**Data**
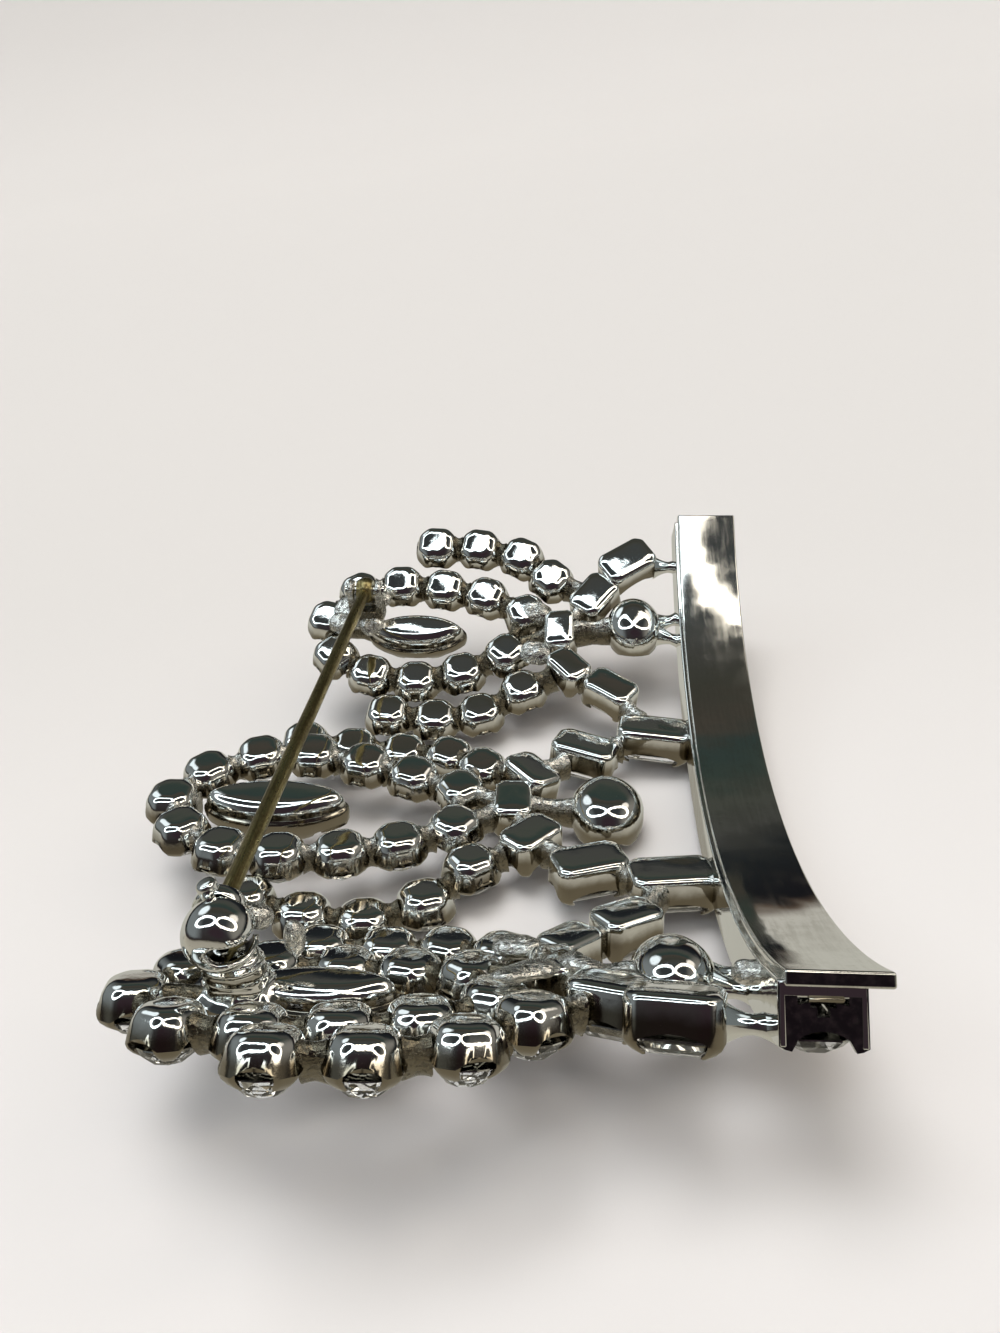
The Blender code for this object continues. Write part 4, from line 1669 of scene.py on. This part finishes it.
@dataclass
class Studio:
    """The pale floor, the soft light, the room that the metal mirrors, and the camera."""

    camera_place: Vector = Vector((-13.90, -64.21, 49.83))
    right: Vector = Vector((0.99795069, 0.05935785, -0.02389679))
    up: Vector = Vector((-0.01058261, 0.52142153, 0.85323361))
    forward: Vector = Vector((-0.06310641, 0.85123219, -0.52098114))
    focal: float = 1000.0
    picture: tuple[int, int] = (1000, 1333)

    def build(self) -> None:
        """Builds the studio."""
        self._camera()
        self._floor()
        self._lamps()
        self._room()
        bpy.context.scene.view_settings.view_transform = "Standard"

    def _camera(self) -> None:
        """Sets the camera at the photograph's place."""
        data = bpy.data.cameras.new("camera")
        data.sensor_width = 36.0
        data.lens = 36.0 * self.focal / max(self.picture)
        data.clip_start = 0.005
        turn = Matrix((self.right, self.up, -self.forward)).transposed().to_4x4()
        world = Matrix.Rotation(CROWN.tilt, 4, "Y") @ turn
        world.translation = CROWN.world() @ self.camera_place
        camera = bpy.data.objects.new("camera", data)
        camera.matrix_world = world
        bpy.context.scene.collection.objects.link(camera)
        bpy.context.scene.camera = camera

    def _floor(self) -> None:
        """Lays the pale floor, which the metal doesn't mirror."""
        bm = bmesh.new()
        bmesh.ops.create_grid(bm, x_segments=1, y_segments=1, size=1.5)
        back = [edge for edge in bm.edges if all(vert.co.y > 1.0 for vert in edge.verts)]
        made = bmesh.ops.extrude_edge_only(bm, edges=back)["geom"]
        bmesh.ops.translate(bm, vec=(0.0, 0.3, 1.6), verts=of_kind(made, bmesh.types.BMVert))
        corner = [edge for edge in bm.edges if len(edge.link_faces) == 2]
        rounded(bm, corner, 0.8, 16)
        mesh = bpy.data.meshes.new("floor")
        bmesh.ops.recalc_face_normals(bm, faces=bm.faces)
        bm.to_mesh(mesh)
        bm.free()
        mesh.shade_smooth()
        mesh.materials.append(Floor().material())
        floor = bpy.data.objects.new("floor", mesh)
        floor.visible_glossy = False
        bpy.context.scene.collection.objects.link(floor)

    def _lamps(self) -> None:
        """Hangs the soft lamps that light the floor."""
        for name, spot, spread, power in SOFT_LAMPS:
            data = bpy.data.lights.new(name, "SUN")
            data.angle = math.radians(spread)
            data.energy = power
            lamp = bpy.data.objects.new(name, data)
            lamp.rotation_euler = (Vector(spot)).to_track_quat("Z", "Y").to_euler()
            lamp.visible_glossy = False
            bpy.context.scene.collection.objects.link(lamp)

    def _room(self) -> None:
        """Paints the room as the metal mirrors it: dark, with bright sides and two ring lamps."""
        world = bpy.data.worlds.new("room")
        world.use_nodes = True
        bpy.context.scene.world = world
        recipe = Recipe(world.node_tree)
        way = recipe.node("ShaderNodeTexCoord", {}, {}, "Generated")
        across, ahead, above = (self._towards(recipe, way, axis) for axis in Matrix.Identity(3))
        angle = recipe.node("ShaderNodeMath", {"operation": "ARCTAN2"}, {0: above, 1: ahead})
        stops = tuple((degrees / 360.0 + 0.5, colour) for degrees, colour in ROOM_RAMP)
        share = angle * (0.5 / math.pi) + 0.5
        tone = recipe.node("ShaderNodeValToRGB", {"stops": stops}, {"Fac": share})
        raised = above.smooth_step(0.05, 0.20)
        for sign, low, high, colour in ROOM_SIDES:
            tone = recipe.blend((across * sign).smooth_step(low, high) * raised, tone, colour)
        for centre, inner, outer, colour in ROOM_PANELS:
            dot = self._towards(recipe, way, Vector(centre).normalized())
            mask = dot.smooth_step(math.cos(math.radians(outer)), math.cos(math.radians(inner)))
            tone = recipe.blend(mask, tone, colour)
        for centre, outer, inner, colour in RING_LAMPS:
            lit = 1.0 - self._oval(recipe, way, centre, outer).smooth_step(0.88, 1.0)
            hole = self._oval(recipe, way, centre, inner).smooth_step(0.85, 1.15)
            tone = recipe.blend(lit * hole, tone, colour)
        background = world.node_tree.nodes["Background"]
        world.node_tree.links.new(tone.socket, background.inputs["Color"])

    def _oval(self, recipe: Recipe, way: Wire, centre: tuple, half: tuple[float, float]) -> Wire:
        """Returns how far a direction is from the middle of an oval, squared.

        Args:
            recipe: the world's recipe.
            way: the direction.
            centre: the oval's middle.
            half: its half width and half height, in degrees.

        Returns:
            0 in the middle, and 1 on the oval.
        """
        middle = Vector(centre).normalized()
        right = Vector((1.0, 0.0, 0.0)) - middle * middle.x
        right.normalize()
        facing = self._towards(recipe, way, middle)
        total = 9.0 - facing.smooth_step(0.0, 0.1) * 9.0
        for axis, degrees in ((right, half[0]), (middle.cross(right), half[1])):
            reach = facing.at_least(0.05) * math.tan(math.radians(degrees))
            share = self._towards(recipe, way, axis) / reach
            total = total + share * share
        return total

    @staticmethod
    def _towards(recipe: Recipe, way: Wire, aim: Triple) -> Wire:
        """Returns how far a direction points towards an aim, from -1 to 1."""
        values = {0: way, 1: tuple(aim)}
        return recipe.node("ShaderNodeVectorMath", {"operation": "DOT_PRODUCT"}, values, "Value")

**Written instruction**
Word for word, quote all of the data above.

**Response for this exercise**
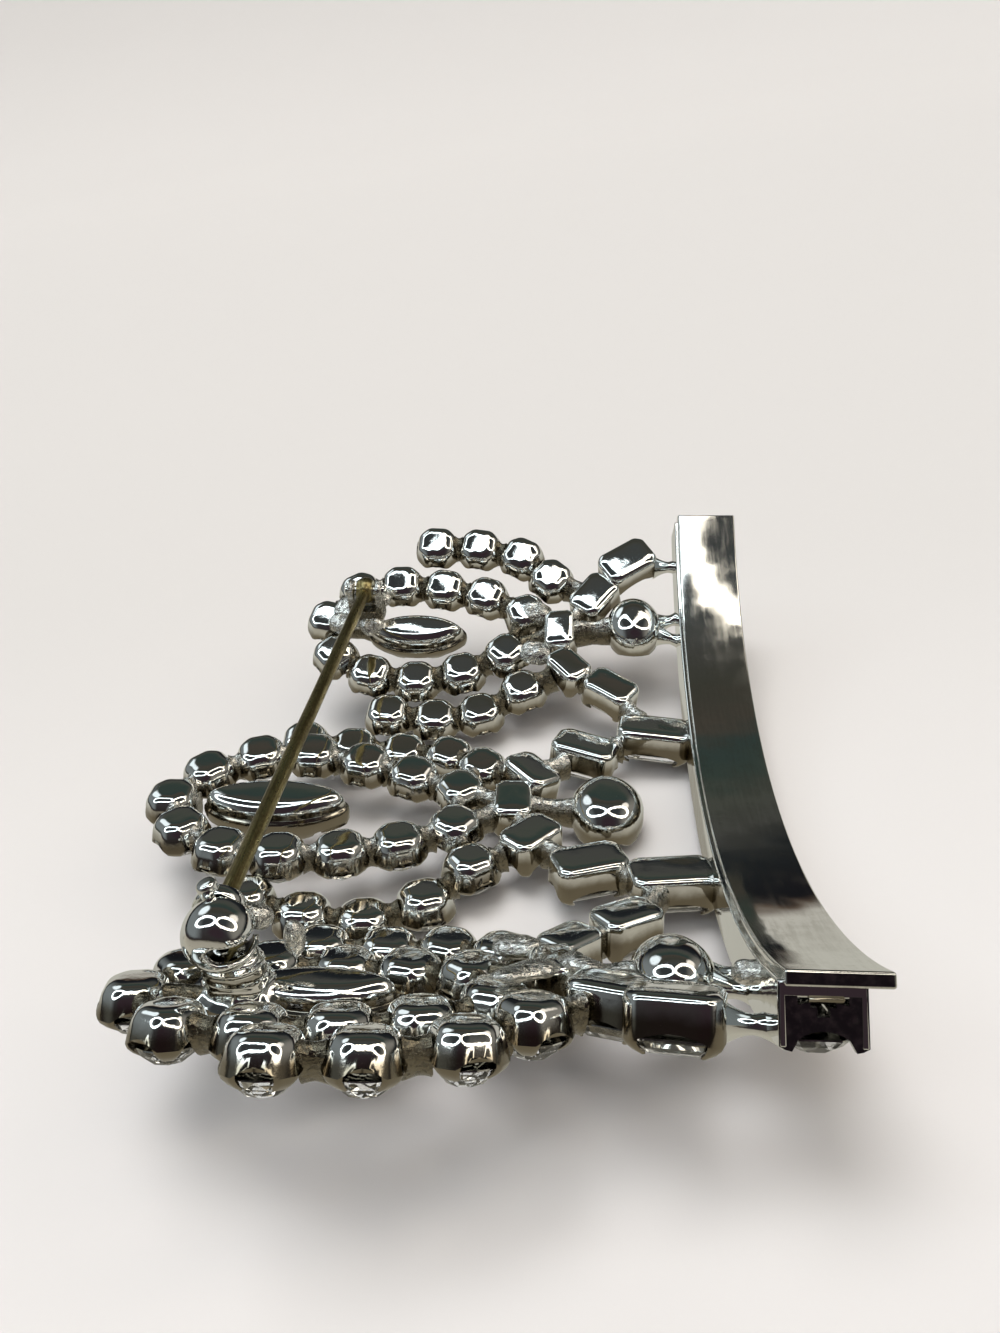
The Blender code for this object continues. Write part 4, from line 1669 of scene.py on. This part finishes it.
@dataclass
class Studio:
    """The pale floor, the soft light, the room that the metal mirrors, and the camera."""

    camera_place: Vector = Vector((-13.90, -64.21, 49.83))
    right: Vector = Vector((0.99795069, 0.05935785, -0.02389679))
    up: Vector = Vector((-0.01058261, 0.52142153, 0.85323361))
    forward: Vector = Vector((-0.06310641, 0.85123219, -0.52098114))
    focal: float = 1000.0
    picture: tuple[int, int] = (1000, 1333)

    def build(self) -> None:
        """Builds the studio."""
        self._camera()
        self._floor()
        self._lamps()
        self._room()
        bpy.context.scene.view_settings.view_transform = "Standard"

    def _camera(self) -> None:
        """Sets the camera at the photograph's place."""
        data = bpy.data.cameras.new("camera")
        data.sensor_width = 36.0
        data.lens = 36.0 * self.focal / max(self.picture)
        data.clip_start = 0.005
        turn = Matrix((self.right, self.up, -self.forward)).transposed().to_4x4()
        world = Matrix.Rotation(CROWN.tilt, 4, "Y") @ turn
        world.translation = CROWN.world() @ self.camera_place
        camera = bpy.data.objects.new("camera", data)
        camera.matrix_world = world
        bpy.context.scene.collection.objects.link(camera)
        bpy.context.scene.camera = camera

    def _floor(self) -> None:
        """Lays the pale floor, which the metal doesn't mirror."""
        bm = bmesh.new()
        bmesh.ops.create_grid(bm, x_segments=1, y_segments=1, size=1.5)
        back = [edge for edge in bm.edges if all(vert.co.y > 1.0 for vert in edge.verts)]
        made = bmesh.ops.extrude_edge_only(bm, edges=back)["geom"]
        bmesh.ops.translate(bm, vec=(0.0, 0.3, 1.6), verts=of_kind(made, bmesh.types.BMVert))
        corner = [edge for edge in bm.edges if len(edge.link_faces) == 2]
        rounded(bm, corner, 0.8, 16)
        mesh = bpy.data.meshes.new("floor")
        bmesh.ops.recalc_face_normals(bm, faces=bm.faces)
        bm.to_mesh(mesh)
        bm.free()
        mesh.shade_smooth()
        mesh.materials.append(Floor().material())
        floor = bpy.data.objects.new("floor", mesh)
        floor.visible_glossy = False
        bpy.context.scene.collection.objects.link(floor)

    def _lamps(self) -> None:
        """Hangs the soft lamps that light the floor."""
        for name, spot, spread, power in SOFT_LAMPS:
            data = bpy.data.lights.new(name, "SUN")
            data.angle = math.radians(spread)
            data.energy = power
            lamp = bpy.data.objects.new(name, data)
            lamp.rotation_euler = (Vector(spot)).to_track_quat("Z", "Y").to_euler()
            lamp.visible_glossy = False
            bpy.context.scene.collection.objects.link(lamp)

    def _room(self) -> None:
        """Paints the room as the metal mirrors it: dark, with bright sides and two ring lamps."""
        world = bpy.data.worlds.new("room")
        world.use_nodes = True
        bpy.context.scene.world = world
        recipe = Recipe(world.node_tree)
        way = recipe.node("ShaderNodeTexCoord", {}, {}, "Generated")
        across, ahead, above = (self._towards(recipe, way, axis) for axis in Matrix.Identity(3))
        angle = recipe.node("ShaderNodeMath", {"operation": "ARCTAN2"}, {0: above, 1: ahead})
        stops = tuple((degrees / 360.0 + 0.5, colour) for degrees, colour in ROOM_RAMP)
        share = angle * (0.5 / math.pi) + 0.5
        tone = recipe.node("ShaderNodeValToRGB", {"stops": stops}, {"Fac": share})
        raised = above.smooth_step(0.05, 0.20)
        for sign, low, high, colour in ROOM_SIDES:
            tone = recipe.blend((across * sign).smooth_step(low, high) * raised, tone, colour)
        for centre, inner, outer, colour in ROOM_PANELS:
            dot = self._towards(recipe, way, Vector(centre).normalized())
            mask = dot.smooth_step(math.cos(math.radians(outer)), math.cos(math.radians(inner)))
            tone = recipe.blend(mask, tone, colour)
        for centre, outer, inner, colour in RING_LAMPS:
            lit = 1.0 - self._oval(recipe, way, centre, outer).smooth_step(0.88, 1.0)
            hole = self._oval(recipe, way, centre, inner).smooth_step(0.85, 1.15)
            tone = recipe.blend(lit * hole, tone, colour)
        background = world.node_tree.nodes["Background"]
        world.node_tree.links.new(tone.socket, background.inputs["Color"])

    def _oval(self, recipe: Recipe, way: Wire, centre: tuple, half: tuple[float, float]) -> Wire:
        """Returns how far a direction is from the middle of an oval, squared.

        Args:
            recipe: the world's recipe.
            way: the direction.
            centre: the oval's middle.
            half: its half width and half height, in degrees.

        Returns:
            0 in the middle, and 1 on the oval.
        """
        middle = Vector(centre).normalized()
        right = Vector((1.0, 0.0, 0.0)) - middle * middle.x
        right.normalize()
        facing = self._towards(recipe, way, middle)
        total = 9.0 - facing.smooth_step(0.0, 0.1) * 9.0
        for axis, degrees in ((right, half[0]), (middle.cross(right), half[1])):
            reach = facing.at_least(0.05) * math.tan(math.radians(degrees))
            share = self._towards(recipe, way, axis) / reach
            total = total + share * share
        return total

    @staticmethod
    def _towards(recipe: Recipe, way: Wire, aim: Triple) -> Wire:
        """Returns how far a direction points towards an aim, from -1 to 1."""
        values = {0: way, 1: tuple(aim)}
        return recipe.node("ShaderNodeVectorMath", {"operation": "DOT_PRODUCT"}, values, "Value")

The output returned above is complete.